= Kačák event =

Bioevent or series of events that occurred close to the end of the Eifelian Age

The Kačák event (/cs/), also known as the Kačák-otomari event, is a widely recognised bioevent or series of events that occurred close to the end of the Eifelian age of the Middle Devonian period. It involved a global eustatic rise in sea level and ecological turnover. It was named for the Kačák Member of the Srbsko Formation in Bohemia, where it is represented by a black shale interval within a sequence of limestone. In marine environments, this appears as an anoxic event, often forming potential hydrocarbon source rocks such as the Marcellus Shale. Within the Old Red Sandstone continent, it is represented by the Achanarras lake, the deepest and most widespread lake that developed within the Orcadian Basin. The event is associated with significant extinctions, particularly amongst the Ammonoidea.

==Age and duration==
The event occurred towards the end of the Eifelian age, extending into the earliest part of the Givetian age, in the mid-Devonian period. The duration of the event has been estimated as 700,000 years from the seven cycles involved in the Achanarras interval (each cycle interpreted to represent 100,000 years), but only 200,000 years using geochemical and magnetic resonance data from the Eifelian-Givetian boundary in Morocco.

==Occurrence==
The Kačák interval was first named from its occurrence in Bohemia as a black shale unit, known as the Kačák Member. This organic rich shale is found within a sequence of shallow water limestones forming the Srbsko Formation of the Prague Basin. The event has also been recognised at Eifel in Germany, Gorodenka (near Omsk, Russia) and in Ontario and New York State in eastern North America, all localities lying on the then continental shelf around the Old Red continent. Further afield at the time of the event, on the continental shelf on the other side of the Rheic Ocean, it has been recognised in Morocco, Cantabria in northern Spain, the Carnic Alps and Graz Paleozoic in Italy and Austria, the Montagne Noire in France and in the Barrandian area of the Czech Republic.

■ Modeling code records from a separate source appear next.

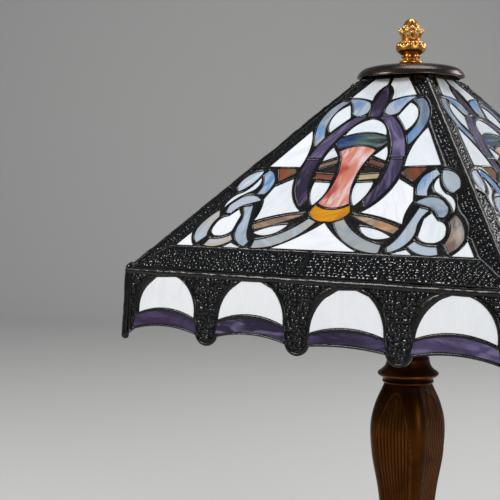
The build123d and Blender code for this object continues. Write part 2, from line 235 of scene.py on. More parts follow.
def fill(outer, holes, spacing, rings=()):
    """A flat mesh of a region: points, triangles, and each point's distance from the edges."""
    loops = [outer if area_of(outer) > 0 else outer[::-1]]
    loops += [h if area_of(h) < 0 else h[::-1] for h in holes]
    edge_tree = tree_on(loops)
    low, high = loops[0].min(axis=0), loops[0].max(axis=0)
    rows = np.arange(low[1], high[1], spacing * sqrt(0.75))
    columns = np.arange(low[0], high[0], spacing)
    across, up = np.meshgrid(columns, rows)
    across[1::2] += spacing / 2
    grid = np.column_stack([across.ravel(), up.ravel()])
    reach = (rings[-1] if rings else 0) + 0.55 * spacing
    grid = grid[distances(grid, edge_tree) > reach]
    beside = [offset_points(loop, -r) for r in rings for loop in loops]
    if beside:
        beside = np.concatenate(beside)
        limits = np.concatenate([np.full(len(loop), r) for r in rings for loop in loops])
        beside = beside[distances(beside, edge_tree) > 0.93 * limits]
        beside = thinned(beside, 0.45 * rings[0] + 0.25)
        grid = np.concatenate([beside, grid])
    points = np.concatenate(loops + [grid[within(grid, loops)]])
    edges, start = [], 0
    for loop in loops:
        n = len(loop)
        edges += [(start + i, start + (i + 1) % n) for i in range(n)]
        start += n
    made = delaunay_2d_cdt([Vector(p) for p in points], edges, [], 0, 1e-4)
    flat = np.array([tuple(p) for p in made[0]])
    triangles = np.array(made[2])
    triangles = triangles[within(flat[triangles].mean(axis=1), loops)]
    clockwise = normals_of(flat, triangles) < 0
    triangles[clockwise] = triangles[clockwise][:, ::-1]
    return flat, triangles, distances(flat, edge_tree)


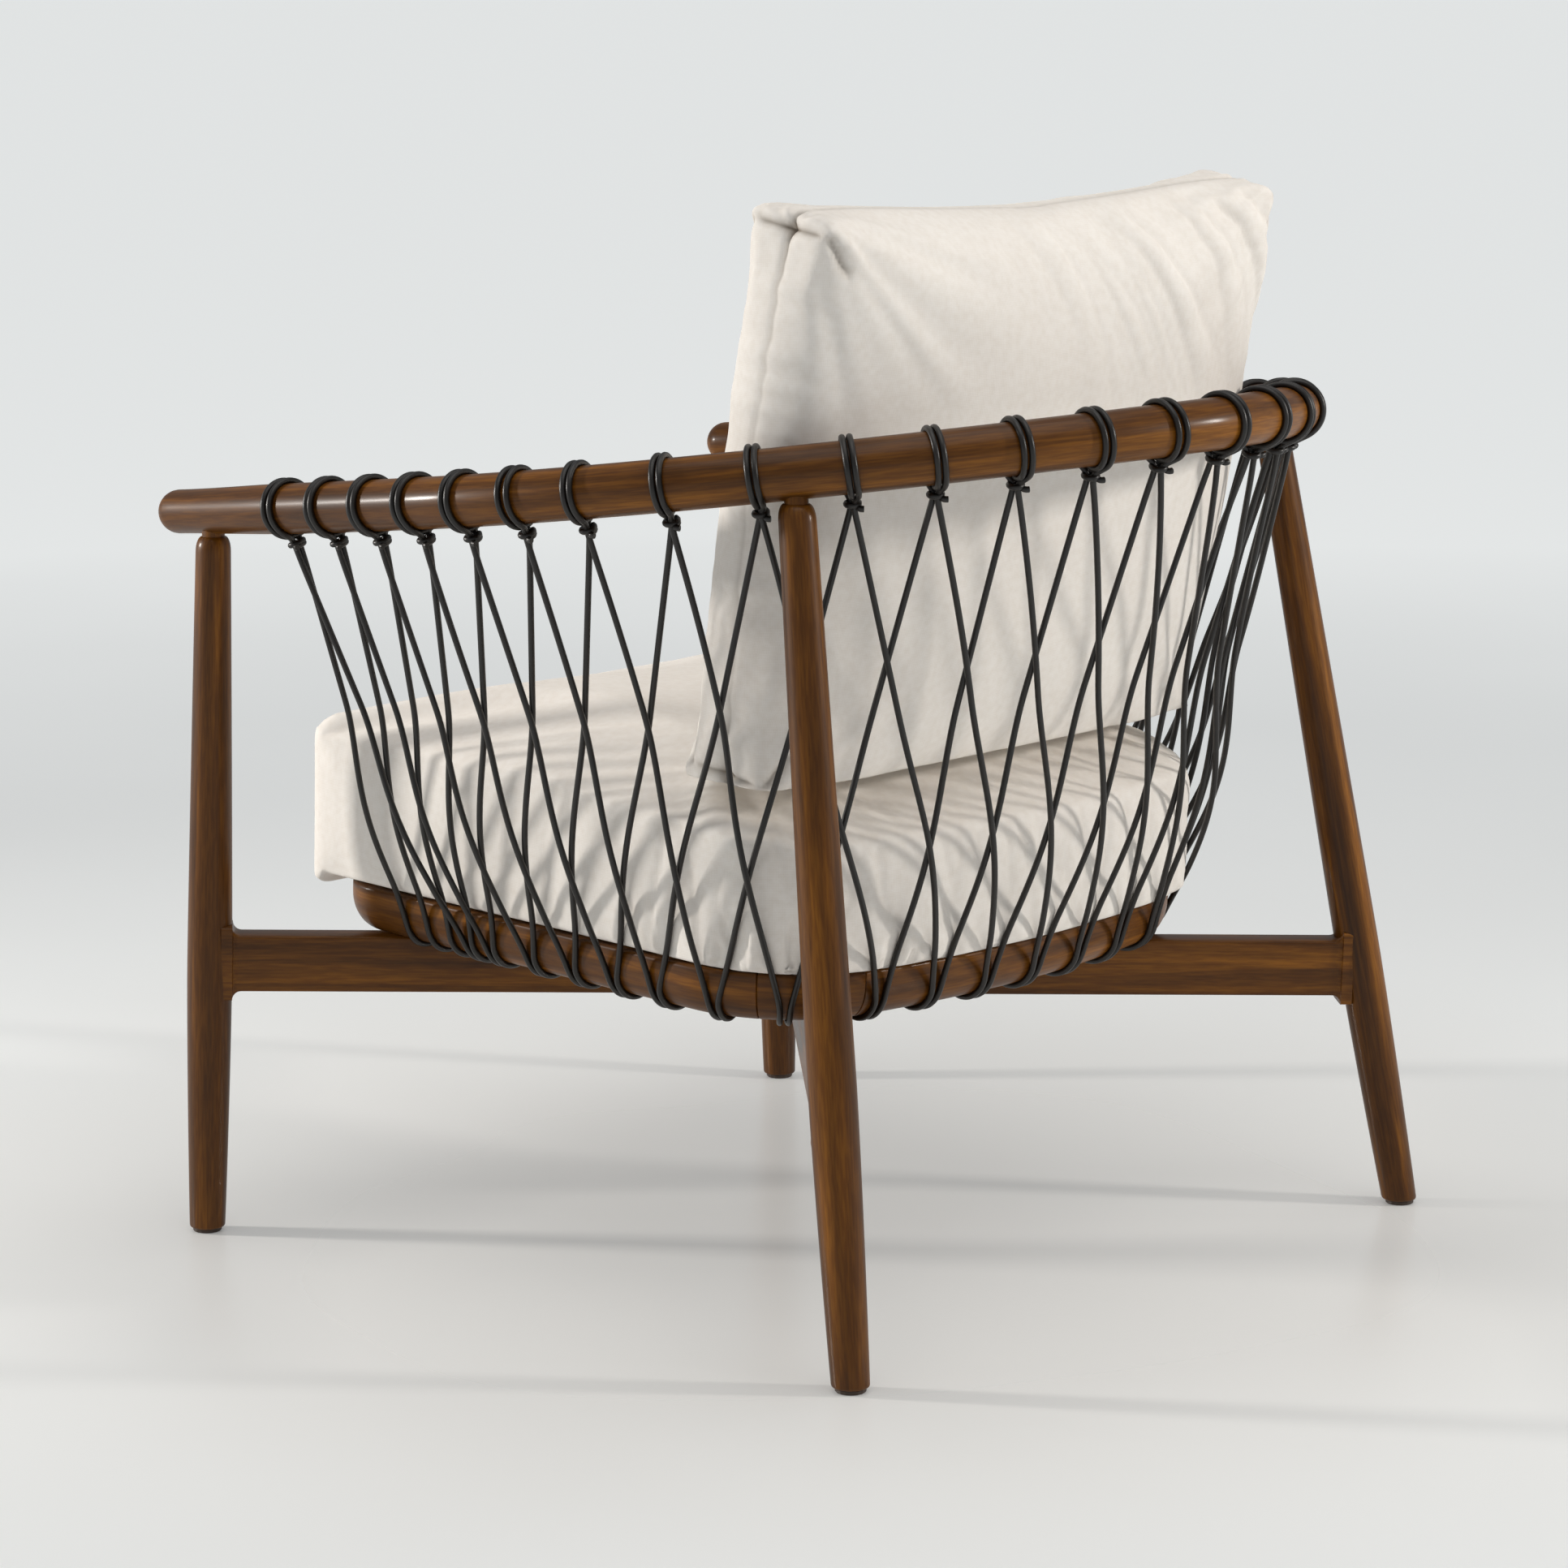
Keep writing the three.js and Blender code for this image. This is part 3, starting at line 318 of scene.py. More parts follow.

The Orcadian Basin of Scotland is the only locality within the continent itself that the event is recognised. Similar events have also been correlated with the Kačák event in China and Australia. In Brazil, the event was registered in the Paraná Basin. In the Horn River Group of Canada, the Kačák interval corresponds to an appearance of anoxic sedimentation and a termination of carbonate platform deposition.

==Geochemistry==
At the level of the Kačák Event, there is a marked negative excursion in the δ^{13}C level, interpreted to be a result of the anoxic event. This reduction matches closely to an increase in both total organic carbon and a change in the fractionation of carbon between carbonates and organic 'reservoirs'.

==Cause==
The cause of this event is interpreted to be a period of high temperatures resulting from high insolation levels. This explains both the transgressive event recognised at the margins of the Old Red continent, caused by thermal expansion of the oceans, and the formation of the Achanarras lake within the continent due to the increased intensity of monsoon conditions.

==Extinctions==
The Kačák event was a period of significant extinctions, although not as marked as those of the subsequent Late Devonian extinctions. Pelagic or nektonic animals (which inhabited open ocean basins) were the most strongly affected. The ancestral ammonoid group, the agoniatitids, suffered heavy losses, while their descendants in the group Tornoceratina diversified at the same time. Conodonts also experienced a turnover, and the Kačák event is equivalent to the Polygnathus ensensis conodont zone. The first part of the extinction is sometimes known as the otomari event, named after Nowakia otomari, a widespread species of dacryconarid which appeared during the event while other dacryconarids died out.

==Economic importance==
Organic-rich black shales that formed during this anoxic event occur in several countries. In the eastern United States, the Marcellus shale is in the early stages of being exploited for shale gas, with large recoverable reserves predicted. An initial United States Geological Survey assessment from 2002 suggested about 2 TCF of recoverable gas, while in 2009, a study by the United States Department of Energy gave an estimate of 262 TCF.